At around this point, my mental endurance started to wain. I was wanting the experience to be over, and I wanted to go to sleep, to be honest. I stayed disciplined for another 40 minutes or so, and simply sat in Siddhasana doing Shambhavi. I never did enter kechari, but my the cartilage area did start to flutter like a butterfly. I have had experienced this before. As much as I adore the kechari mudra, I can tell that I need to focus on my lower body for some time. I also had some experiences of my kundalini shifting from all that occult-vibes prementioned into pleasure and gratitude. That is, life felt beautiful and wonderful.

Very suddenly! I was hit with an absolute wave of sleepiness. This was around 1 a.m. or so. This was extremely unpleasant for a little while. As I was mentally fatigued, I was struggling to hold Shambhavi. Closing my eyes were giving extremely strong visuals, but confusing ones.
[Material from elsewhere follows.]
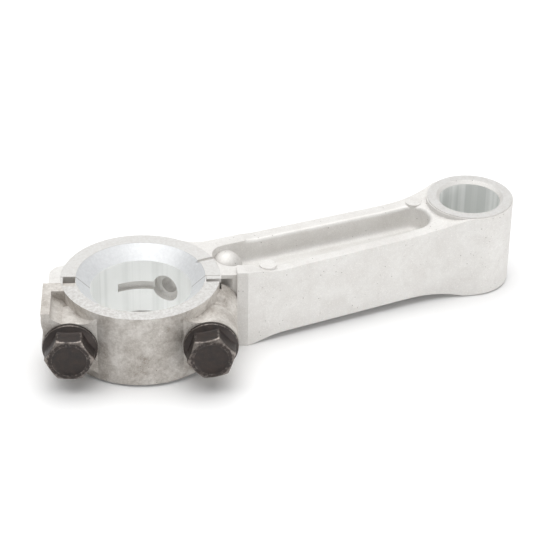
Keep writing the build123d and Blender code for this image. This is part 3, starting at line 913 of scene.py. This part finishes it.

The vibe wasn't one of revelation at this point, but confusion. I had a reflection that my mind needed to surrender, and simply hold onto a mantra. It felt like I was going through a tumble dryer or weird experiences, and my mind was totally tired. I simply kept sitting, repeating the mantra, and focusing on Shambhavi as best I could. After some time, the feelings became relaxed again, and I was having interesting visuals of a portal above my head. There were a lot of visuals of pyramids, their peak meeting at my third eye. This I have also experienced in the past on LSD.

After some time, I went to bed. It was still very strong, and I was laying in bed unable to sleep for another couple of hours. My sausage dogs were with me! They are such loving creatures. One of them came to sleep with me, but first, kissed my ear, rolled next to my face, and then went under the blanket. I felt so close them and their souls. They are entirely dependant on me, and trust me fully. Their worth is beyond materialism. Laying in bed felt good, and I was feeling grateful for my girlfriend too. We had a very deep discussion earlier in the day about religion, which I deeply valued.

And that about wraps it up. I hope it makes some kind of sense! It is actually a bit of work to structure all of those experiences into a readable form.

I am excited to do another dose. Honestly, I don't feel like I need to ramp up the dose. This experience was s strong, it blew my socks off. At least one of socks. I can't imagine if I had double, as I initially planned!